Le Sénégal, pays de la teranga (« hospitalité » dans la langue wolof), patrie du président poète Léopold Sédar Senghor, terre des contrastes, kaléidoscope de paysages hypnotiques, est devenu un pays à l’agonie, sombrant dans le marasme économique sous les coups d’un dirigeant fourbe et clientéliste, transformé en dictateur ayant bafoué les espoirs du peuple qui l’a élu quelques années plutôt. Voilà le tableau que fait que le narrateur lorsqu’il retrouve son pays natal. Un homme qui, dès les premières pages, évoque avec nostalgie le beau Sénégal de son enfance, étendu sur les bords de l’Atlantique et dansant sur les rythmes de la tolérance. N’est-il pas d’une touchante naïveté comparé aux révolutionnaires qui animent le Mouvement des jeunes patriotes, groupe de militants pacifistes ? Cette naïveté se dissout pourtant rapidement au fil du roman, qui voit le jeune expatrié entrant en conflit avec les instances au pouvoir.
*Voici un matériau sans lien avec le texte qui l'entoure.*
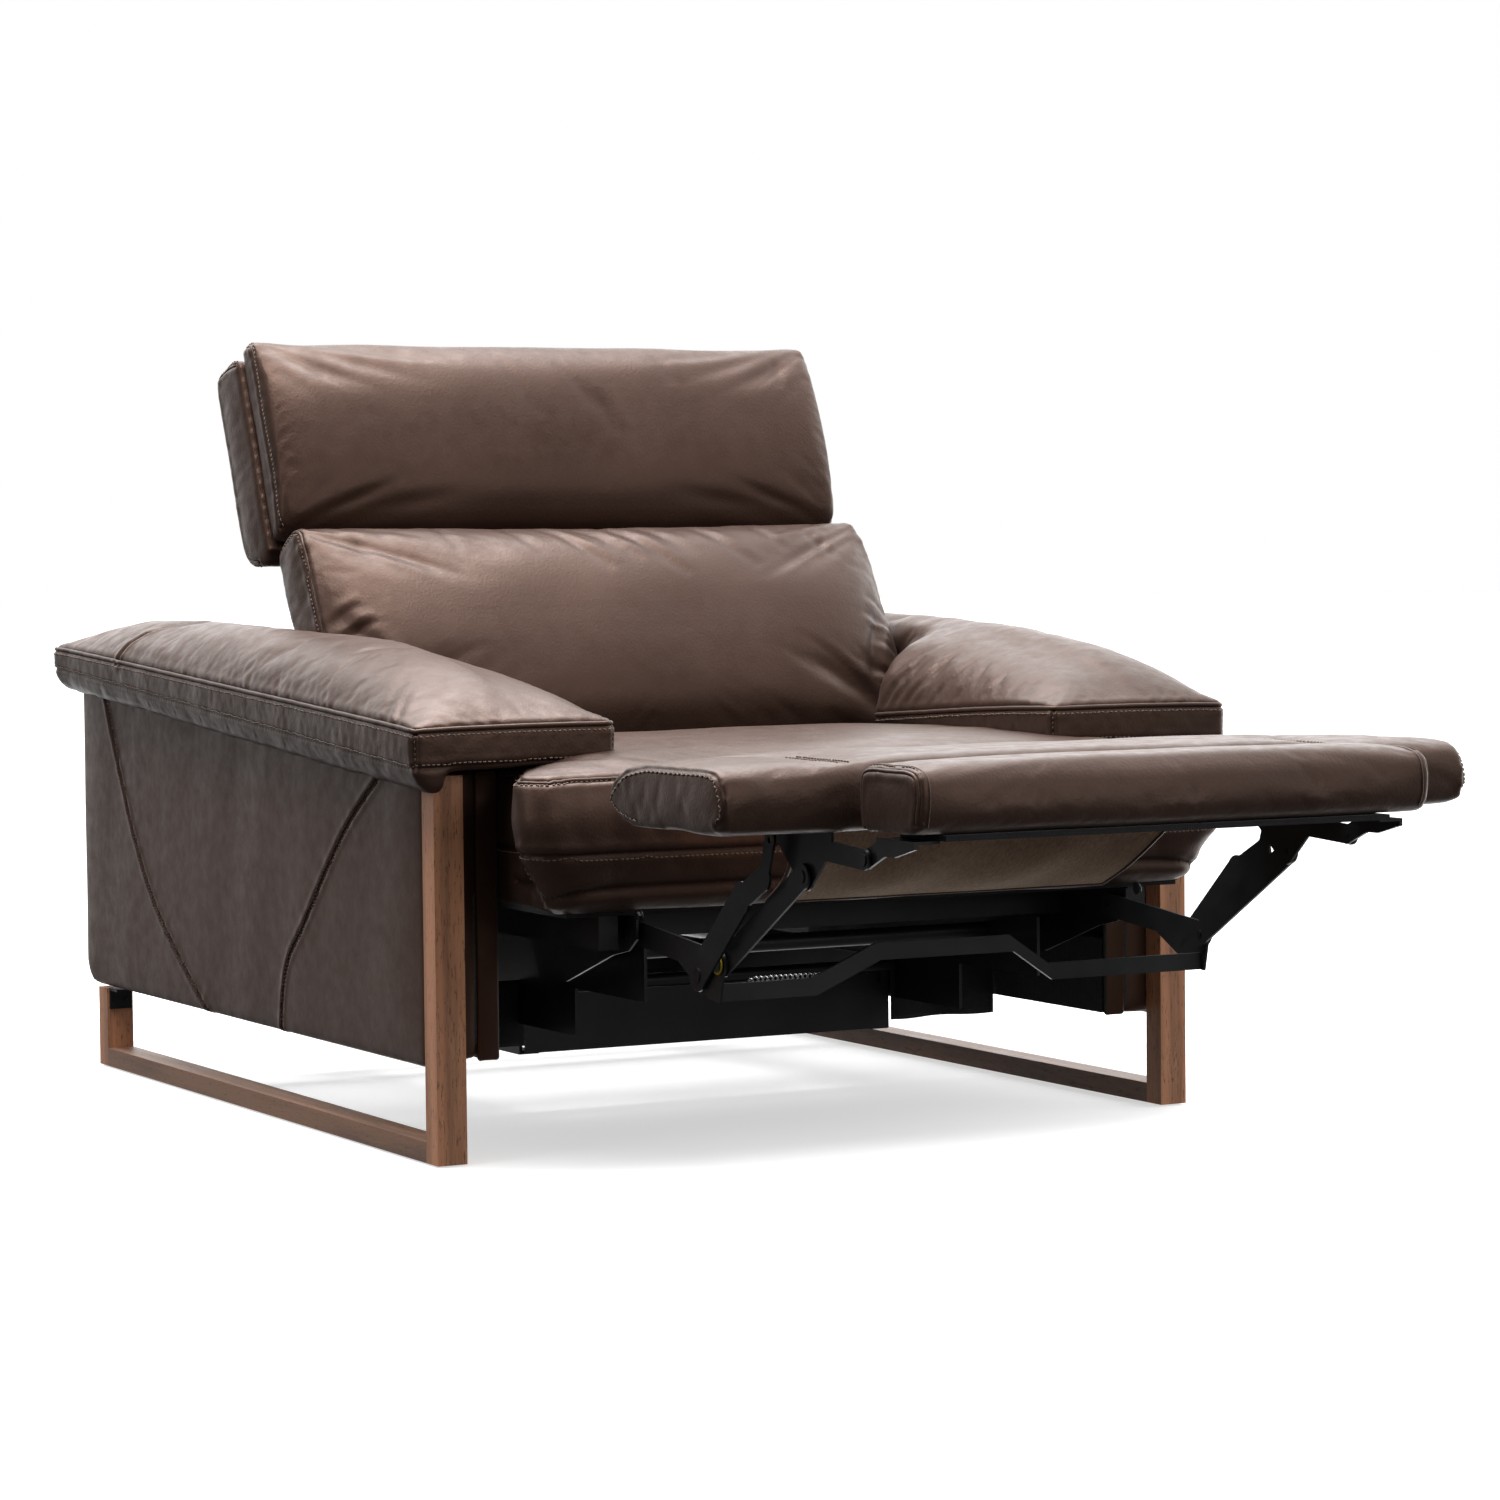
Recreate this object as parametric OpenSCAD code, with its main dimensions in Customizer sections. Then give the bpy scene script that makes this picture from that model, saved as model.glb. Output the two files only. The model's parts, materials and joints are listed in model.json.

Tel un reporter, son auteur, Abdou Diagne, décrit le quotidien du peuple, témoigne de la souffrance des petites gens et délivre un message à l’ardeur sociopolitique empreint d’espoir. Dans ce monde étranglé par un pouvoir autoritaire adepte de la coercition, il fait entrer en scène la belle Thiaré. Sublime Madone, reine moderne, intellectuelle guerrière, allégorie généreuse et spirituelle, elle est décrite amoureusement et avec lyrisme dans son désir de justice et de démocratie pour tous ses compatriotes.
Elle pourrait être la réincarnation d’Aline Sitoé Diatta, ou de Ndatté Yalla, figures emblématiques de la période coloniale sénégalaise, qui ont, jusqu’à la mort, combattu pour la liberté de leur pays.
Thiaré, fascinante héroïne et martyre, est déterminée à métamorphoser un monde sombre dont les ténèbres n’arrivent pas à endiguer son optimisme et son utopisme. Chaque intonation de sa voix mène la contestation, dirige la foule. Elle est le symbole du courage, incarne la force de la non-violence dans ce Sénégal de la désillusion. Ses propos cohérents, prophétiques, reflètent le sursaut d’orgueil d’une Afrique qui « en a marre ! »
Disons-le, Les Larmes d’une martyre est une véritable œuvre de politique-fiction dans un Sénégal bien réel, qui durant l’élection présidentielle de 2012, a vu le pays sombrer dans la violence. Complots, assassinats, tentatives d’intimidation, représailles. Et si tout était vrai ? L’ouvrage décrit avec impétuosité le nouveau combat d’un continent pris en otage par ses dirigeants pratiquant l’enrichissement occulte et le pillage de ses ressources.
Difficile d’oublier, dans ce texte touchant, la jeunesse qui souffre et ne peut espérer des lendemains meilleurs, car sacrifiée sur l’autel du chômage et de l’opportunisme des politiciens. Ni la misère émanant des petites habitations surplombées par les villas luxueuses d’hommes d’État pitoyables, ou la tendre histoire d’amour rassurante d’humanité.
Après Retour au pays, entre rêve et cauchemar, publié en 2010 par la Société des écrivains, Abdou Diagne signe une œuvre qui interpelle et revendique une littérature « nouvelle », « moderne », puisant dans l’héritage négro-africain et l’inspiration hugolienne. L’auteur, diplômé en sciences politiques et en sociologie, blogueur, poète influencé par les auteurs romantiques et ceux des Lumières, reste un fils spirituel de la négritude. Dans Les Larmes d’une martyre, il a visiblement rempli son contrat. Au-delà du message politique, il s’impose comme l’un des rares auteurs sénégalais à donner une place véritable à la femme, lui adjugeant un pouvoir décisionnaire central. Il était temps !
Abdou Diagne, un Africain, un Sénégalais, un patriote, un humaniste, un écrivain engagé, et, pourquoi pas, un homme féministe ? À méditer.
Les larmes d’une martyre, Abdou Diagne, Éd. L’Harmattan, 2012, 202 p., 20 euros.